## START Excerpted data
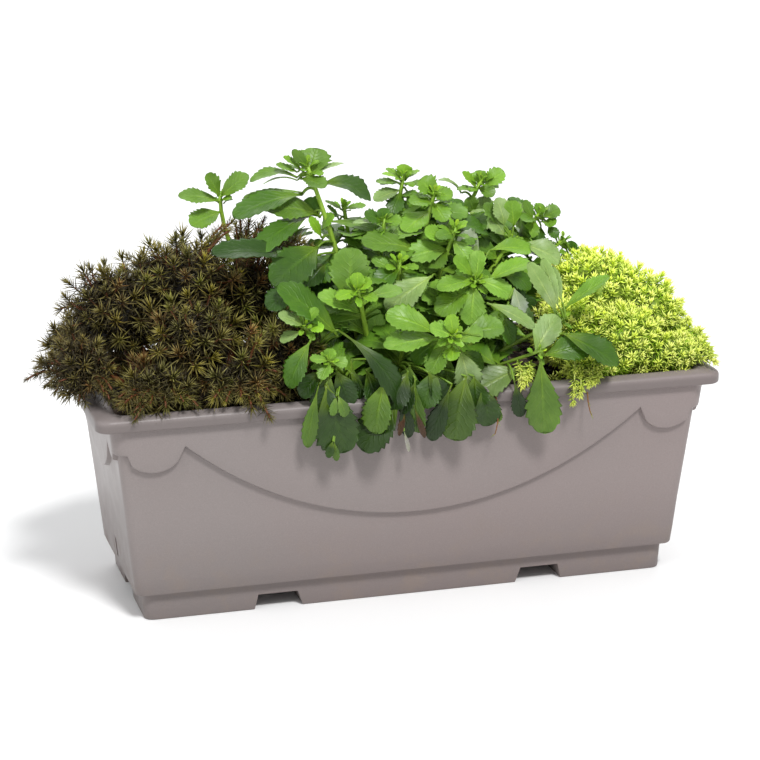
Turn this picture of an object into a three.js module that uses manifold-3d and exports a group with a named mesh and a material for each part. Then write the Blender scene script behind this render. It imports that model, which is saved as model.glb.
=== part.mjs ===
// Planted window box: a moulded plastic trough with three stonecrops growing in it.
// Millimetres, +Z up, +X along the front, +Y to the back. The origin is the centre of the
// footprint, on the surface that the box stands on.
import * as THREE from 'three';
import { mergeVertices } from 'three/addons/utils/BufferGeometryUtils.js';
import Module from 'manifold-3d';

const wasm = await Module();
wasm.setup();

// ---------- driving dimensions ----------

const SEAT_GAP = 0.3;              // clearance between pieces that touch

const RIM = { halfX: 200, halfY: 77.1, corner: 9, under: 128.8, edge: 136.2, crown: 138.2 };
const WALL = { halfX: 176.5, halfY: 60.1, corner: 6, foot: 18, thick: 3, draftX: 0.103, draftY: 0.093 };
const FOOT = { halfX: 170.6, halfY: 54.8, corner: 6, draft: 0.05, floor: 3 };

// Channels under the foot skirt. They part it into pads, so that water can run out.
const CHANNEL = { inX: 69.8, outX: 101.7, topInX: 73.7, topOutX: 99, top: 10 };
const END_CHANNEL = { halfY: 15, topHalfY: 12.5, from: 97, top: 10 };
const DRAIN = { radius: 4, y: 28, endX: 134 };

// Raised valance under the rim. Its lower edge is a row of circular swags.
const VALANCE = {
  proud: 3, cornerZ: 112.5,
  front: { peak: 146, big: { z: 274.5, r: 215.5 }, small: { at: 166, z: 120.8 } },
  end: { peak: 48, big: { z: 143.1, r: 55.1 }, small: { at: 60.5, z: 121.8 } },
};

// Wedge recess low on each end wall.
const RECESS = { halfY: 2.5, low: 24, high: 38, depth: 2.2 };

const SOIL_TOP = 126;
const ROOT_BALL = { height: 78, taper: 0.14, sides: 20, gap: SEAT_GAP };
const ROOT_BALLS = {
  bronze_root_ball: { x: -124, y: 0, radius: 50 },
  green_root_ball: { x: 2, y: 0, radius: 54 },
  lime_root_ball: { x: 128, y: 0, radius: 48 },
};

// Cushion plants: where each shoot's head is, its half-sizes, and where its stem leaves the root ball.
const BRONZE = {
  name: 'bronze_shoot', seed: 0.7, bump: 0.1, stem: { radius: 1.8, sides: 4, steps: 2 },
  heads: [
    { at: [-130, 2, 202], half: [45, 44, 40], root: [-124, 0] },
    { at: [-171, -12, 183], half: [36, 38, 37], root: [-140, -6] },
    { at: [-93, -6, 190], half: [34, 36, 38], root: [-108, -4] },
    { at: [-134, -40, 176], half: [38, 33, 34], root: [-128, -16] },
    { at: [-128, 46, 176], half: [38, 33, 36], root: [-126, 18] },
    { at: [-197, -34, 154], half: [29, 30, 27], root: [-150, -18] },
    { at: [-197, 30, 156], half: [29, 32, 28], root: [-150, 16] },
    { at: [-156, -55, 150], half: [34, 26, 26], root: [-140, -28] },
    { at: [-108, -55, 150], half: [32, 26, 26], root: [-116, -30] },
    { at: [-80, -44, 150], half: [24, 28, 26], root: [-98, -22] },
    { at: [-154, 66, 152], half: [34, 25, 26], root: [-140, 28] },
    { at: [-98, 62, 154], half: [34, 27, 28], root: [-110, 28] },
  ],
};
const LIME = {
  name: 'lime_shoot', seed: 2.1, bump: 0.06, stem: { radius: 1.2, sides: 4, steps: 2 },
  heads: [
    { at: [140, 4, 170], half: [34, 36, 33], root: [130, 0] },
    { at: [178, -10, 158], half: [30, 32, 29], root: [146, -6] },
    { at: [112, -34, 158], half: [26, 26, 26], root: [116, -14] },
    { at: [144, -46, 152], half: [28, 27, 27], root: [134, -20] },
    { at: [142, 46, 154], half: [32, 28, 28], root: [130, 20] },
    { at: [204, -30, 144], half: [20, 28, 20], root: [156, -16] },
    { at: [203, 24, 144], half: [21, 30, 20], root: [156, 14] },
    { at: [176, -54, 144], half: [28, 20, 18], root: [148, -28] },
    { at: [122, -62, 141], half: [28, 15, 15], root: [122, -34] },
    { at: [178, 62, 144], half: [28, 20, 19], root: [148, 26] },
  ],
};

// Upright shoots of the green stonecrop: head, and root on the root ball's top.
const GREEN = {
  name: 'green_shoot', clear: 0.6, stem: { radius: 2, sides: 5, steps: 4 },
  leaf: { length: 40, width: 20, base: 3, thick: 1.5, wideAt: 0.64, from: 1.2 },
  heads: [
    { at: [-50, 6, 268], root: [-14, 4] },
    { at: [-99, 36, 245], root: [-36, 24] },
    { at: [20, 30, 253], root: [4, 28] },
    { at: [33, 4, 246], root: [12, 8] },
    { at: [75, 36, 246], root: [26, 26] },
    { at: [114, 30, 223], root: [38, 18] },
    { at: [134, 40, 202], root: [48, 12] },
    { at: [-22, 22, 237], root: [-10, 18] },
    { at: [-3, -4, 233], root: [0, 2] },
    { at: [-33, -52, 200], root: [-16, -24] },
    { at: [48, -36, 197], root: [22, -14] },
    { at: [-71, -66, 184], root: [-36, -24] },
    { at: [-58, -76, 164], root: [-30, -36] },
    { at: [20, -76, 174], root: [12, -40] },
    { at: [-7, -66, 172], root: [-4, -34] },
    { at: [76, -78, 160], root: [34, -36] },
    { at: [99, -60, 175], root: [42, -26] },
    { at: [62, -52, 179], root: [30, -24] },
    { at: [42, -12, 226], root: [18, -4] },
    { at: [85, 4, 212], root: [36, 2] },
    { at: [1, -26, 210], root: [2, -14] },
    { at: [-52, 62, 206], root: [-24, 40] },
    { at: [22, 70, 204], root: [8, 46] },
    { at: [84, 64, 190], root: [34, 36] },
  ],
};

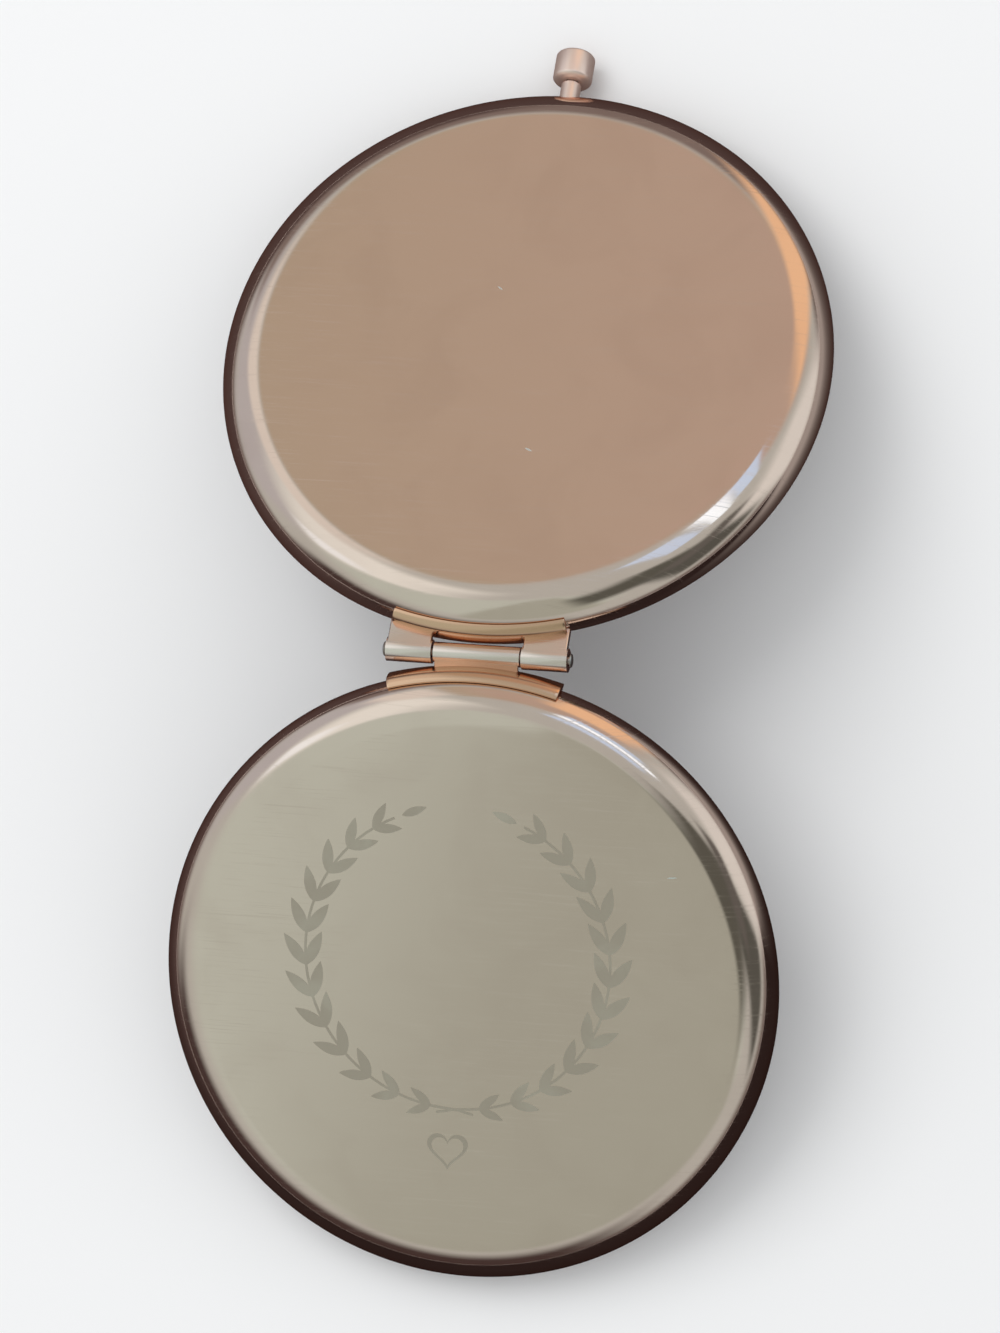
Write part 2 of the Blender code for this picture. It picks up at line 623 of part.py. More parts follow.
def make_catch(name, frame):
    """Tongue with an inward barb on a foot that is riveted behind the lid's ring."""
    inset = FOOT_THICKNESS / 4
    across = (-FOOT_HALF_WIDTH, FOOT_HALF_WIDTH)
    foot = far_box(-1, across, (FOOT_INNER, FOOT_OUTER), (FOOT_FRONT, FOOT_BACK))
    catch = add_object(name, block_mesh(name, [foot]), frame, satin_steel)
    across = (-TONGUE_HALF_WIDTH, TONGUE_HALF_WIDTH)
    height = (-TONGUE_REACH, FOOT_BACK - inset)
    tongue = far_box(-1, across, (TONGUE_INNER, TONGUE_OUTER), height)
    combine_blocks(catch, "_tongue", [tongue], frame, "UNION")
    barb = far_box(-1, across, (BARB_TIP, TONGUE_OUTER), (-TONGUE_REACH, -BARB_FRONT))
    combine_blocks(catch, "_barb", [barb], frame, "UNION")
    cut_rivet_holes(catch, -1, frame)
    return catch


def make_rivet_pair(names, frame, side):
    """Two rivets through the ring's land and the foot behind it, each turned about its own axis."""
    front = LAND_FRONT - FOOT_GAP
    back = FOOT_BACK + FOOT_GAP
    outline = [
        (0.0, back + RIVET_HEAD_THICKNESS),
        (RIVET_HEAD_RADIUS, back + RIVET_HEAD_THICKNESS),
        (RIVET_HEAD_RADIUS, back),
        (RIVET_RADIUS, back),
        (RIVET_RADIUS, front),
        (RIVET_HEAD_RADIUS, front),
        (RIVET_HEAD_RADIUS, front - RIVET_HEAD_THICKNESS),
        (0.0, front - RIVET_HEAD_THICKNESS),
    ]
    y = side * (HINGE_OFFSET + RIVET_LINE)
    for name, x in zip(names, (-RIVET_OFFSET, RIVET_OFFSET)):
        turned(name, outline, frame, satin_steel, (x, y, 0.0), steps=SMALL_STEPS)


def build():
    base = make_frame("base_frame", (0.0, 0.0, HINGE_HEIGHT), -BASE_TILT)
    lid = make_frame("lid_frame", (0.0, 0.0, 0.0), BASE_TILT + LID_TILT, base)
    button = make_frame("button_frame", (0.0, HINGE_OFFSET, STEM_HEIGHT), 0.0, base)

    cut_stem_passage(make_cover("base_cover", base, 1), base)
    cut_stem_passage(make_mirror_frame("base_mirror_frame", base, 1), base)
    make_flat_mirror("base_mirror", base, 1)
    make_pad("base_mirror_pad", base, 1, hollowed=False)
    make_spacer("base_spacer_disc", base, 1)
    outer = (OUTER_KNUCKLE_START, OUTER_KNUCKLE_END)
    mirrored = (-OUTER_KNUCKLE_END, -OUTER_KNUCKLE_START)
    make_leaf("base_hinge_leaf", base, 1, OUTER_KNUCKLE_RADIUS, [mirrored, outer])
    make_pin("hinge_pin", base)
    make_guide("latch_guide", base)
    make_rivet_pair(("latch_guide_rivet_left", "latch_guide_rivet_right"), base, 1)
    make_spring("latch_spring", base)

    make_button_cap("button_cap", button)
    make_button_stem("button_stem", button)
    make_slider("latch_slider", button)

    make_cover("lid_cover", lid, -1)
    make_mirror_frame("lid_mirror_frame", lid, -1)
    make_magnifying_mirror("lid_mirror", lid, -1)
    make_pad("lid_mirror_pad", lid, -1, hollowed=True)
    make_spacer("lid_spacer_disc", lid, -1)
    middle = (-MIDDLE_KNUCKLE_END, MIDDLE_KNUCKLE_END)
    make_leaf("lid_hinge_leaf", lid, -1, MIDDLE_KNUCKLE_RADIUS, [middle])
    make_catch("lid_catch", lid)
    make_rivet_pair(("lid_catch_rivet_left", "lid_catch_rivet_right"), lid, -1)
    return base


def centre_on_origin(base):
    """Slides the whole part along Y, so that the origin lies under the middle of its box."""
    bpy.context.view_layer.update()
    graph = bpy.context.evaluated_depsgraph_get()
    reach = []
    for piece in parts.objects:
        if piece.type == "MESH":
            solid = piece.evaluated_get(graph)
            reach += [(solid.matrix_world @ v.co).y for v in solid.data.vertices]
    base.location.y -= (min(reach) + max(reach)) / 2
    bpy.context.view_layer.update()


base_frame = build()
centre_on_origin(base_frame)
sizes = (DISC_RADIUS, COVER_HEIGHT, HINGE_OFFSET)
print("disc radius, cover height, hinge offset, mm:", [round(v * 1e3, 3) for v in sizes])
print("base tilt, lid tilt, degrees:", [round(math.degrees(v), 3) for v in (BASE_TILT, LID_TILT)])
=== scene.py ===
import json
import math

import bmesh
import bpy
from mathutils import Matrix, Vector


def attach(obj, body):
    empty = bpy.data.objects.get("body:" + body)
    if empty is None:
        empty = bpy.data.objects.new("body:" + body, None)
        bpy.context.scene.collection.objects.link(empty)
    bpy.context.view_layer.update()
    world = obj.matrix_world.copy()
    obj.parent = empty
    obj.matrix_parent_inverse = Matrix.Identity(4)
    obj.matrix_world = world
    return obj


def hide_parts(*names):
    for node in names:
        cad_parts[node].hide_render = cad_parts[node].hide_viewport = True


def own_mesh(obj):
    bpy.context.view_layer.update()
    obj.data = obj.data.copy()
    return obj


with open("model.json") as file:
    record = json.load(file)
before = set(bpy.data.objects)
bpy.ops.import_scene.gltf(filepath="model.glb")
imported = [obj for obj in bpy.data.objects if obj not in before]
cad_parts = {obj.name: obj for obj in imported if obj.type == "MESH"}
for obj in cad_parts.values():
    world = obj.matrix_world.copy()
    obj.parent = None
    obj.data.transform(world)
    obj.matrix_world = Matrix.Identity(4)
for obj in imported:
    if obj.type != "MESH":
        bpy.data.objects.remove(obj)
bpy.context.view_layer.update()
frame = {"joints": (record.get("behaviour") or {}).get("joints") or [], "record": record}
mm = 0.001
fullTurn = math.tau
quarterTurn = math.pi / 2
weldDistance = 0.0005  # mm
nearEnough = 0.01  # mm

# Where the hinge line lies and how far each half leans, as the frame has it
hinge = next(j for j in frame["joints"] if j["name"] == "lid_hinge")
hingePoint = Vector(hinge["pos_m"])
flats = {m["name"]: Vector(m["axis"]) for m in frame["record"]["mounts"]}


def leanOf(flatName):
    return math.atan2(-flats[flatName].y, flats[flatName].z)


baseHalf = {"name": "base", "lean": leanOf("base_outer_flat"), "side": 1}
lidHalf = {"name": "lid", "lean": leanOf("lid_outer_flat"), "side": -1}
hingeToMiddle = 37.0  # hinge line to the middle of each disc, mm


# Modelling steps that every piece uses

def dropSelection():
    if bpy.context.object and bpy.context.object.mode != "OBJECT":
        bpy.ops.object.mode_set(mode="OBJECT")
    bpy.ops.object.select_all(action="DESELECT")


def pickUp(piece):
    dropSelection()
    piece.select_set(True)
    bpy.context.view_layer.objects.active = piece


def openEdit(piece, kind="VERT"):
    pickUp(piece)
    bpy.ops.object.mode_set(mode="EDIT")
    bpy.ops.mesh.select_mode(type=kind)
    bpy.ops.mesh.select_all(action="DESELECT")


def selectFaces(piece, wanted):
    # selects the faces whose middle and normal pass the test, in edit mode
    mesh = bmesh.from_edit_mesh(piece.data)
    for face in mesh.faces:
        face.select_set(wanted(face.calc_center_median(), face.normal))
    bmesh.update_edit_mesh(piece.data)


def selectEdges(piece, wanted):
    mesh = bmesh.from_edit_mesh(piece.data)
    for edge in mesh.edges:
        a, b = (v.co for v in edge.verts)
        edge.select_set(wanted((a + b) / 2, b - a))
    bmesh.update_edit_mesh(piece.data)


def closeEdit():
    bpy.ops.object.mode_set(mode="OBJECT")


def tidyFaces(piece):
    openEdit(piece)
    selectAll()
    bpy.ops.mesh.remove_doubles(threshold=weldDistance * mm)
    bpy.ops.mesh.normals_make_consistent(inside=False)
    closeEdit()


def quarterSteps(steps):
    # even turns from 0 to a quarter
    return [quarterTurn * i / steps for i in range(steps + 1)]


def evenSteps(reach, steps):
    return [reach * (i / steps) for i in range(steps + 1)]


def domeCurve(radius, start, rise, steps=6):
    # a low dome from its rim to its top, as (radius, height)
    turns = quarterSteps(steps)[1:]
    return [(radius * math.cos(turn), start + rise * math.sin(turn)) for turn in turns]


def applyStep(piece, step):
    pickUp(piece)
    bpy.ops.object.modifier_apply(modifier=step.name)


def roundEdges(piece, width, segments, angle):
    # the edges that are sharper than the angle, width in mm
    step = piece.modifiers.new("roundEdges", "BEVEL")
    step.width = width * mm
    step.segments = segments
    step.limit_method = "ANGLE"
    step.angle_limit = math.radians(angle)
    step.use_clamp_overlap = True
    applyStep(piece, step)


def cutWith(piece, tool, operation="DIFFERENCE"):
    step = piece.modifiers.new("cut", "BOOLEAN")
    step.operation = operation
    step.solver = "EXACT"
    step.object = tool
    applyStep(piece, step)
    bpy.data.objects.remove(tool, do_unlink=True)


def justAdded(name):
    # the object that the last step made
    piece = bpy.context.object
    piece.name = name
    return piece


def applyPlace(piece):
    pickUp(piece)
    bpy.ops.object.transform_apply(location=True, rotation=True, scale=True)


def selectAll():
    bpy.ops.mesh.select_all(action="SELECT")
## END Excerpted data
Task details → Lines from the start of the material above through the line containing "0.05, floor: 3" are to be duplicated exactly, and only those.

Solution below →
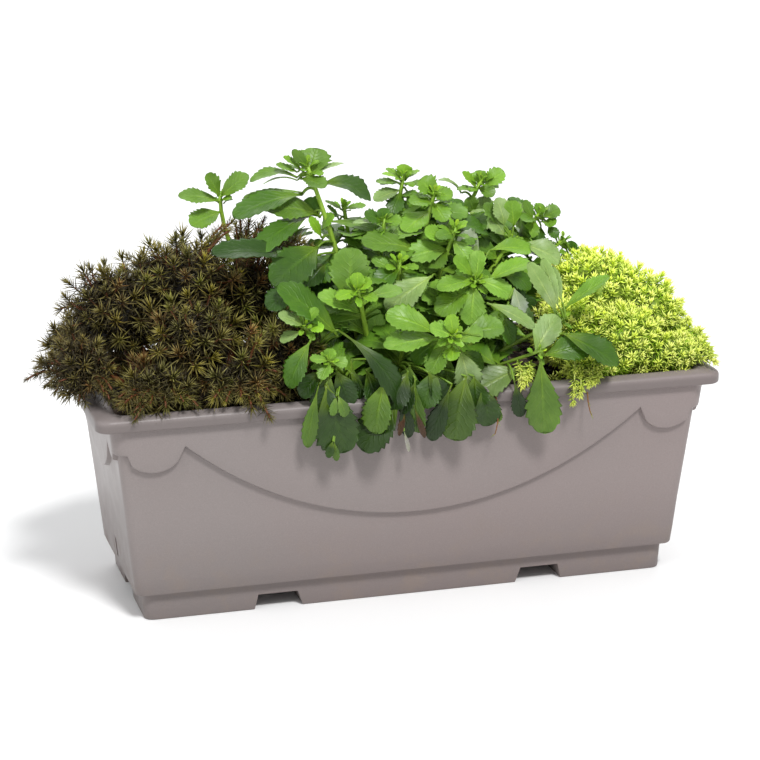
Turn this picture of an object into a three.js module that uses manifold-3d and exports a group with a named mesh and a material for each part. Then write the Blender scene script behind this render. It imports that model, which is saved as model.glb.
=== part.mjs ===
// Planted window box: a moulded plastic trough with three stonecrops growing in it.
// Millimetres, +Z up, +X along the front, +Y to the back. The origin is the centre of the
// footprint, on the surface that the box stands on.
import * as THREE from 'three';
import { mergeVertices } from 'three/addons/utils/BufferGeometryUtils.js';
import Module from 'manifold-3d';

const wasm = await Module();
wasm.setup();

// ---------- driving dimensions ----------

const SEAT_GAP = 0.3;              // clearance between pieces that touch

const RIM = { halfX: 200, halfY: 77.1, corner: 9, under: 128.8, edge: 136.2, crown: 138.2 };
const WALL = { halfX: 176.5, halfY: 60.1, corner: 6, foot: 18, thick: 3, draftX: 0.103, draftY: 0.093 };
const FOOT = { halfX: 170.6, halfY: 54.8, corner: 6, draft: 0.05, floor: 3 };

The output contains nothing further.